=== Prompt ===
Reproduce exactly the opening lines of the listing, stopping after the line that contains "SECTION_POWER = 0.85" and including it.

____

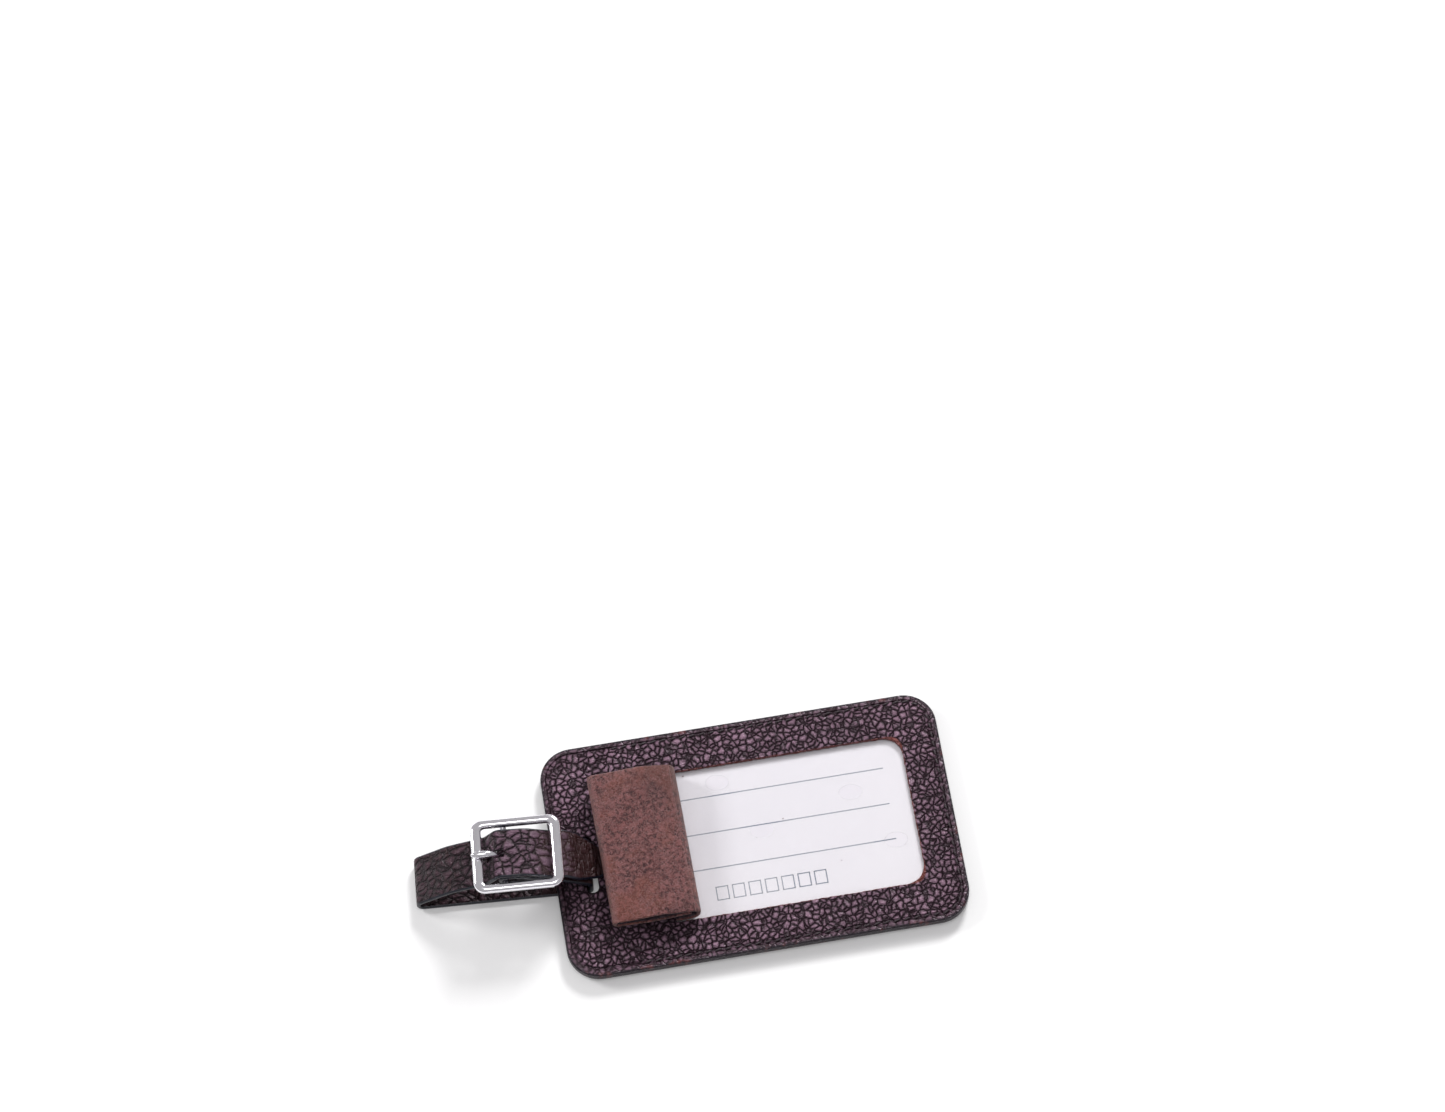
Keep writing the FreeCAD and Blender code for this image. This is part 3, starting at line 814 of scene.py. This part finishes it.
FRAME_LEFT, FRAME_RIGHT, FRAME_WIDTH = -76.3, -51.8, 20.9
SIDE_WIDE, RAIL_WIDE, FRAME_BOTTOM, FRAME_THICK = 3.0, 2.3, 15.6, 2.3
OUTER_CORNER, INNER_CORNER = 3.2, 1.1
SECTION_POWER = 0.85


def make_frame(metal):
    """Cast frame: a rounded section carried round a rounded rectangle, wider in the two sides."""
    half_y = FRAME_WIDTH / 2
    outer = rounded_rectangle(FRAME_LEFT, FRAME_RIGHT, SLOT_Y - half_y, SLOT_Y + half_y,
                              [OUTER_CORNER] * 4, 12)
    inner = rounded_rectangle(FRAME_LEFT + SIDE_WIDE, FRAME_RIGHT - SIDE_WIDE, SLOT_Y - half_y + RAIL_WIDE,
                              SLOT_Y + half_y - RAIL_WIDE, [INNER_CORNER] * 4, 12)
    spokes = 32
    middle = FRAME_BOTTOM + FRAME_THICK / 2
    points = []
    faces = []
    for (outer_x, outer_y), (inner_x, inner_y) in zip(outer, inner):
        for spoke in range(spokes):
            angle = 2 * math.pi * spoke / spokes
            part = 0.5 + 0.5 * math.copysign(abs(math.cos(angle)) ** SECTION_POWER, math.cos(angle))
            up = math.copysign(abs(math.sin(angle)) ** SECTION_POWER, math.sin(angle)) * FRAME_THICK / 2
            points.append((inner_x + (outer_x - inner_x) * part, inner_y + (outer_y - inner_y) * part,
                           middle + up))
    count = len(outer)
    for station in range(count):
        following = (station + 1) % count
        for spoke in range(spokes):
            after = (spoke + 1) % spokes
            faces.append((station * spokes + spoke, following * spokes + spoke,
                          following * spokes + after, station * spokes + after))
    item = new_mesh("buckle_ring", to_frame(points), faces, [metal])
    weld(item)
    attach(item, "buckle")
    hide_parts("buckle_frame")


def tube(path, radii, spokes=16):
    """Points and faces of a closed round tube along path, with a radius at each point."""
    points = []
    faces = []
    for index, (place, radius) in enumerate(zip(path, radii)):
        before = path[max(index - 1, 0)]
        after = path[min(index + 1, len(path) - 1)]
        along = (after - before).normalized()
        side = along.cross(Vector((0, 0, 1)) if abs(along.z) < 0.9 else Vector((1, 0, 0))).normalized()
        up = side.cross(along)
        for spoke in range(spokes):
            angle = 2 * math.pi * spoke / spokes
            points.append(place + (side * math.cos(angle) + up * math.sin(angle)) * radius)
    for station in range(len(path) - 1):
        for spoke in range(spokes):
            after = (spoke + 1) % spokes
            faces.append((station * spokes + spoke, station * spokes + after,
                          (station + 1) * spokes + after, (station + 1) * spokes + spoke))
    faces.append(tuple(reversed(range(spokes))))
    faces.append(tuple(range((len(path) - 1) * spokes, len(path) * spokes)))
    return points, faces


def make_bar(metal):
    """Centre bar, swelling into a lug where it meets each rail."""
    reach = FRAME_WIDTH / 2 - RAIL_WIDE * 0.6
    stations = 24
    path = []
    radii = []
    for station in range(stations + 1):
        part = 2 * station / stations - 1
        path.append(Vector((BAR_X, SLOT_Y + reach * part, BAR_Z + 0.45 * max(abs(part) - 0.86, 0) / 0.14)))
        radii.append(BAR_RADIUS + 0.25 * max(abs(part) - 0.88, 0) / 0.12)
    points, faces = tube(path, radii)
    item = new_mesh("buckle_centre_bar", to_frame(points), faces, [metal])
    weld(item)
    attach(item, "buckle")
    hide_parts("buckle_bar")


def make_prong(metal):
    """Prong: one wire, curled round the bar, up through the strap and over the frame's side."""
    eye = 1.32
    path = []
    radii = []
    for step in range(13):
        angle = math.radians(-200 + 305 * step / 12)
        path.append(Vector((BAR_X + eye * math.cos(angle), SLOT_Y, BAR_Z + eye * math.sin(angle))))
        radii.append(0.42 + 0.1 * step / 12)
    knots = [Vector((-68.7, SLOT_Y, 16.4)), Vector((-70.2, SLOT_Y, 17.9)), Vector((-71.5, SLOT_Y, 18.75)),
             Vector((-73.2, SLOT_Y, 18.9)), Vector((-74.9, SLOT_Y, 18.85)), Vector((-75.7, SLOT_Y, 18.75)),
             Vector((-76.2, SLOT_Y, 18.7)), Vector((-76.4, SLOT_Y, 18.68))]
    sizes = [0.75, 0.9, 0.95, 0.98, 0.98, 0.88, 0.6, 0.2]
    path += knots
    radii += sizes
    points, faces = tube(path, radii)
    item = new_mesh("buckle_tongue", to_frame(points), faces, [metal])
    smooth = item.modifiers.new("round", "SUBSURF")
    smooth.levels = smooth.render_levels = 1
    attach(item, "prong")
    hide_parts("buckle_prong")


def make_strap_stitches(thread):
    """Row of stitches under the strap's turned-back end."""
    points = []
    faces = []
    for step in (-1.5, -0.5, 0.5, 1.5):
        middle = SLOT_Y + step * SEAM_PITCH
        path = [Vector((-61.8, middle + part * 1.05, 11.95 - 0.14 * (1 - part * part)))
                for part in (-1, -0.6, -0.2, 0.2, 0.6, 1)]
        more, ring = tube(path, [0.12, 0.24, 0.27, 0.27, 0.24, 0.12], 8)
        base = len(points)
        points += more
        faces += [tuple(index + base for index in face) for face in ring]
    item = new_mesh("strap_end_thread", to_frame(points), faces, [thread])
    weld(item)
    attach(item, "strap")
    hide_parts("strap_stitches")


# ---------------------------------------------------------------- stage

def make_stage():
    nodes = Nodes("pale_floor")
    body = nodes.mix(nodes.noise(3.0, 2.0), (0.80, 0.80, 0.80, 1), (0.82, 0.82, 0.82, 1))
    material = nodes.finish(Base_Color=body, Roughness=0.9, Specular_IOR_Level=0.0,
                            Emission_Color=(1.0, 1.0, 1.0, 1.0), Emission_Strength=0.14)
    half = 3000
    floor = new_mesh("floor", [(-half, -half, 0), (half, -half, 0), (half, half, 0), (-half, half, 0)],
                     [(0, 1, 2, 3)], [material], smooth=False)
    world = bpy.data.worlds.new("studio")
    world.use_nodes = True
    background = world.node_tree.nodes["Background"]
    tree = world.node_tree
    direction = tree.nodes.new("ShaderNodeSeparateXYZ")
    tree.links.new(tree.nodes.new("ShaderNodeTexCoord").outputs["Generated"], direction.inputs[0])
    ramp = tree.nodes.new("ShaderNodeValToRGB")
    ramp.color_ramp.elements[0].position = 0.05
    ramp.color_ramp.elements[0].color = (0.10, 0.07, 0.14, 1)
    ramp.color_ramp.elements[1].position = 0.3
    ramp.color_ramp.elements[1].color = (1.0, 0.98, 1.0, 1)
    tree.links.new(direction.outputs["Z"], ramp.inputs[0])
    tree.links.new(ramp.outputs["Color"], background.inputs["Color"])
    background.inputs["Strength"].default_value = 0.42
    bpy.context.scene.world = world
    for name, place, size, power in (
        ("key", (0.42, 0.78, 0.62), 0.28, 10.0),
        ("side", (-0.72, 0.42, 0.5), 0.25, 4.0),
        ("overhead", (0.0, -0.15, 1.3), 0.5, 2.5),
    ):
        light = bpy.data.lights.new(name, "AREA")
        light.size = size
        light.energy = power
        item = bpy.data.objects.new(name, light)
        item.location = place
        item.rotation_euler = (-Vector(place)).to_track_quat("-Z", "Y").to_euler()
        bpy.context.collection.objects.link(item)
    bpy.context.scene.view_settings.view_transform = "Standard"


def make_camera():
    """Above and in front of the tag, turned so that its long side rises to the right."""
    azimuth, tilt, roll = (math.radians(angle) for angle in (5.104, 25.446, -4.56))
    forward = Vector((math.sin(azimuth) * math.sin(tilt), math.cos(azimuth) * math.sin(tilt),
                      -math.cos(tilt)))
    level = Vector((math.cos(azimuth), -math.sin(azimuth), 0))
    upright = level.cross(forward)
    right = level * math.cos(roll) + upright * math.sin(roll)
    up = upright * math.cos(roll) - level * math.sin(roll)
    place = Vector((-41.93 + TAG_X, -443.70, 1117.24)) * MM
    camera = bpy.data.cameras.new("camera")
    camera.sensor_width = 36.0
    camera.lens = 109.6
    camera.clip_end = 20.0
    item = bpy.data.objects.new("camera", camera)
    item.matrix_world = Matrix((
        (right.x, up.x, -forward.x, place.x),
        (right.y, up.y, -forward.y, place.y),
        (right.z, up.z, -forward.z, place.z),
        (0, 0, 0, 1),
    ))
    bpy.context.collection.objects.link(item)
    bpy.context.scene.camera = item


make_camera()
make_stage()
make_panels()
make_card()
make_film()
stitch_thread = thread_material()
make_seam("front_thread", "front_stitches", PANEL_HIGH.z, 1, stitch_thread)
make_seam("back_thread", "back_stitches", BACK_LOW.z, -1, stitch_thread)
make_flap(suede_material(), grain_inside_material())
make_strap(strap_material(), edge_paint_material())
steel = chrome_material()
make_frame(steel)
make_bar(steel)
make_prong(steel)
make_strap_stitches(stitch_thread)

____

=== The solution ===
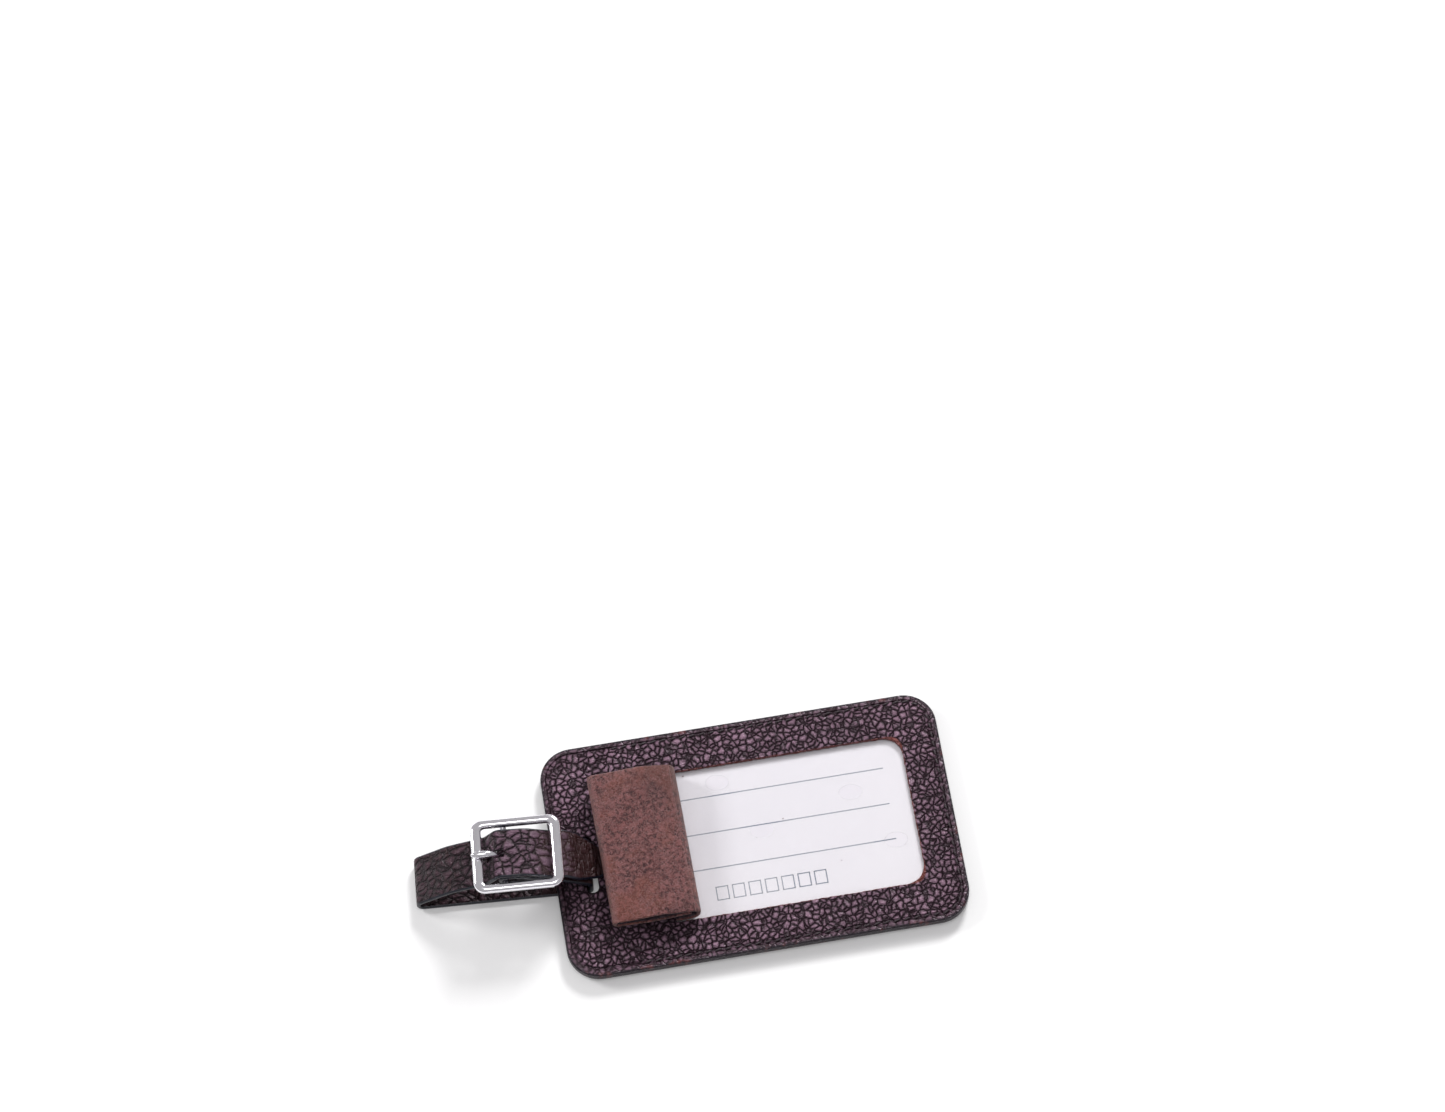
Keep writing the FreeCAD and Blender code for this image. This is part 3, starting at line 814 of scene.py. This part finishes it.
FRAME_LEFT, FRAME_RIGHT, FRAME_WIDTH = -76.3, -51.8, 20.9
SIDE_WIDE, RAIL_WIDE, FRAME_BOTTOM, FRAME_THICK = 3.0, 2.3, 15.6, 2.3
OUTER_CORNER, INNER_CORNER = 3.2, 1.1
SECTION_POWER = 0.85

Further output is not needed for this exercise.